Billing encapsulates all the services provided to an account.  It is a functional area that is often undervalued.  It has greater significance when revenue or profitability is not at or below expectations.  Since MPS is such a fluid engagement, there is an inherent risk for a vendor to not understand their true profitability.  Cost control and billing are two sides of the same coin.  Cost control drivers such as an entitlement list, auto toner replenishment and advance inspection help control cost.  Billing needs to capture all cost related revenues – meters, billable supplies, time & material costs and install, move, add and change (commonly known as IMAC) expenses.  To maintain and understand true profitability, it is important for the vendor to establish a reconciliation process or system to consistently monitor billing accuracy.

Seven years ago, MPS was a relatively new business practice introduced to the business document management world.  Today, it is not just a norm, it is a business requirement for a vendor to be MPS capable.  The differentiation between a capable and expert MPS provider is the provider’s breadth of value-added services.

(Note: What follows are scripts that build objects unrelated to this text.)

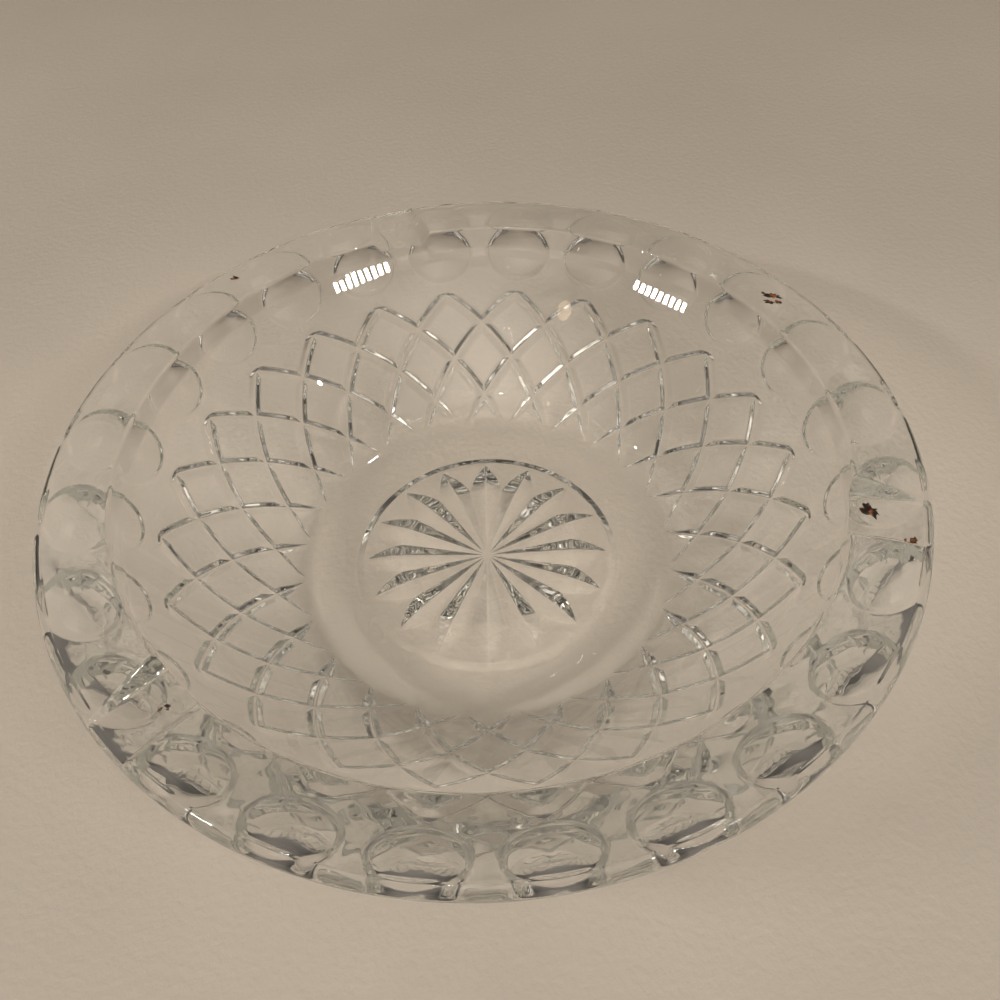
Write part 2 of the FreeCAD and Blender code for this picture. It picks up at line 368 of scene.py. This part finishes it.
def glass_mesh():
    """The pressed glass as one closed mesh, with how rippled each point is as an attribute."""
    section = glass_section()
    counts = ring_columns(section)
    rings = [glass_ring(point, count) for point, count in zip(section, counts)]
    starts = np.concatenate([[0], np.cumsum(counts)])
    faces = []
    for index in range(len(rings) - 1):
        faces += band_faces(starts[index], counts[index], starts[index + 1], counts[index + 1])
    under_middle = starts[-1]
    floor_middle = under_middle + 1
    faces += [(under_middle, (i + 1) % counts[0], i) for i in range(counts[0])]
    last = starts[-2]
    faces += [(floor_middle, last + i, last + (i + 1) % counts[-1]) for i in range(counts[-1])]
    middles = [[0, 0, rings[0][:, 2].mean()], [0, 0, rings[-1][:, 2].mean()]]
    positions = np.vstack(rings + [middles]) * MM
    mesh = bpy.data.meshes.new("pressed_glass")
    mesh.from_pydata(positions.tolist(), [], [tuple(int(v) for v in face) for face in faces])
    mesh.validate()
    mesh.polygons.foreach_set("use_smooth", [True] * len(mesh.polygons))
    pressed = [RIPPLE_SHARES[point[4]] for point, count in zip(section, counts) for _ in range(count)]
    mark = mesh.attributes.new(PRESSED_SIDE, "FLOAT", "POINT")
    mark.data.foreach_set("value", pressed + [RIPPLE_SHARES["star"], RIPPLE_SHARES["plain"]])
    return mesh


def new_object(name, mesh):
    piece = bpy.data.objects.new(name, mesh)
    bpy.context.scene.collection.objects.link(piece)
    return piece


def new_material(name):
    material = bpy.data.materials.new(name)
    material.use_nodes = True
    material.node_tree.nodes.clear()
    return material, material.node_tree.nodes, material.node_tree.links


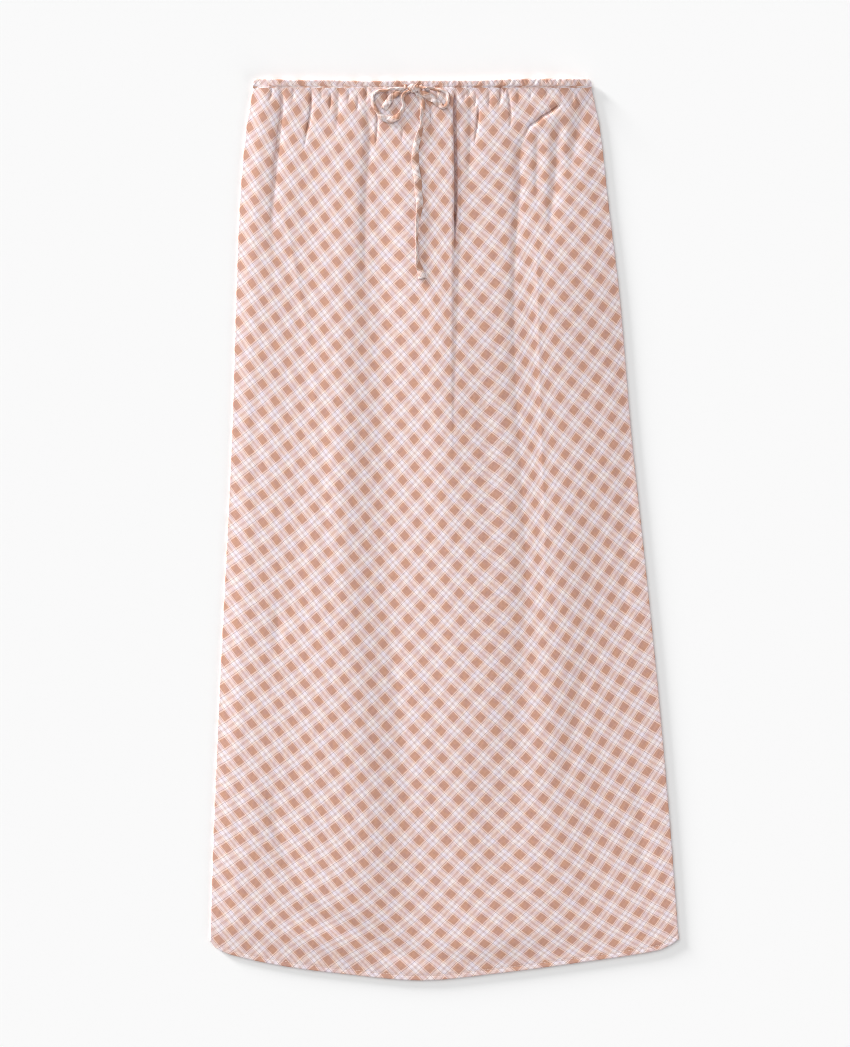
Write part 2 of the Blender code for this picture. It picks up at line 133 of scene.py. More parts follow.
class Lamp(NamedTuple):
    """A wide soft light: where it stands and how wide it looks, in degrees, and how much light it sheds."""

    name: str
    azimuth: float
    elevation: float
    width: float
    strength: float


class Side(Enum):
    """Which of the skirt's two panels."""

    FRONT = "front"
    BACK = "back"


def table(kind: type, *rows: Sequence[object]) -> tuple:
    """Makes a table of plain rows, whose columns then have the names that their kind gives them."""
    return tuple(kind(*row) for row in rows)


# Where the long folds run across the skirt
ACROSS = table(
    Guide,
    (10, -202.6, -190, -158, -92, -76, -36, 8.4, 13.4, 42, 82, 101, 139, 155.5),
    (54, -210, -192, -150, -90, -74, -36, 8.4, 13.4, 60, 84, 104, 142, 164.5),
    (128, -216.4, -197, -146, -93, -74, -38, 8.4, 13.6, 62, 86, 104, 148, 173),
    (234, -220.6, -201, -150, -100, -76, -36, 6.6, 14.6, 60, 84, 110, 165, 185.7),
    (371, -224.8, -204, -150, -103, -67, -35, 4, 20, 56, 90, 108, 172, 197.3),
    (509, -231.2, -208, -160, -106, -65, -25, 10, 30, 64, 92, 114, 166, 212),
    (657, -238.6, -214, -165, -95, -55, -15, 20, 42, 62, 84, 106, 165, 227),
    (795, -244.4, -214, -165, -88, -38, -5, 24, 40, 52, 70, 104, 165, 239),
    (916, -248.1, -216, -160, -106, -28, 5, 30, 44, 56, 64, 84, 170, 248.1),
)

# How high the front's outer side lies above the floor along the same folds
HEIGHT = table(
    Guide,
    (10, 3, 5.2, 5.8, 6.2, 6.2, 6.3, 6.5, 6.2, 6.2, 6, 6, 5.2, 3),
    (54, 2.5, 4.6, 5.3, 7.4, 6.9, 7.6, 8, 6.3, 6.3, 5.5, 5.4, 4.2, 2.5),
    (128, 2.4, 4.6, 5.5, 8, 7.1, 8.9, 9.4, 7.4, 6.4, 5.3, 5.2, 3.9, 2.4),
    (234, 2.4, 4.4, 5.9, 8.3, 7.5, 10, 11.6, 10.6, 9.4, 7.7, 7.6, 4.2, 2.4),
    (371, 2.4, 4.3, 6.2, 9, 7.8, 9.3, 11.2, 10.6, 9.5, 7.6, 7.4, 4.3, 2.5),
    (509, 2.4, 4.6, 6, 8.9, 7.5, 9, 10.4, 10.5, 9.9, 8.2, 8.3, 4.8, 2.5),
    (657, 2.4, 4.8, 6, 8.7, 7.1, 8.2, 9.2, 9.2, 8.7, 7.8, 8.2, 5.1, 2.5),
    (795, 2.4, 4.7, 5, 7, 5.3, 5.8, 6.2, 6, 5.8, 5.7, 6, 4, 2.5),
    (916, 2.4, 3.6, 4.4, 5.2, 3.4, 4, 4.6, 4.8, 4.8, 4.7, 4.3, 2.7, 2.4),
)
FOLDS = Guide._fields[1:]

# How far down the hem is, from its left corner (0) to its right one (1)
HEM = table(
    Point,
    (0, 910.5), (0.012, 918.5), (0.045, 926), (0.15, 937.5), (0.28, 946), (0.45, 953.2), (0.6, 946.5),
    (0.8, 933.5), (0.955, 921.5), (0.985, 914.5), (1, 909.5),
)

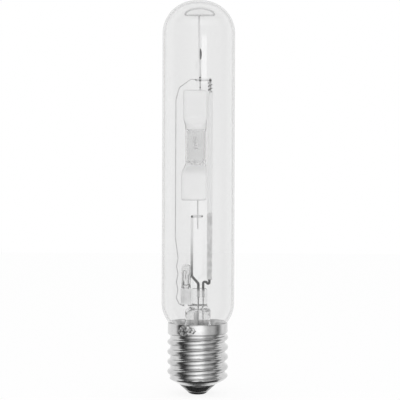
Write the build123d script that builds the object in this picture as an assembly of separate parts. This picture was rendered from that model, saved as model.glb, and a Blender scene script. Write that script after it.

Khanh Pham is responsible for overseeing all activities related to national accounts pricing and programs at Toshiba America Business Solutions.  Pham also manages the company’s post-sales implementation and operational management for national accounts.  Since joining Toshiba in 1997, Khanh has been instrumental in designing and implementing key operational processes, programs and solutions, including Toshiba's eCommerce system, global services portal and MPS.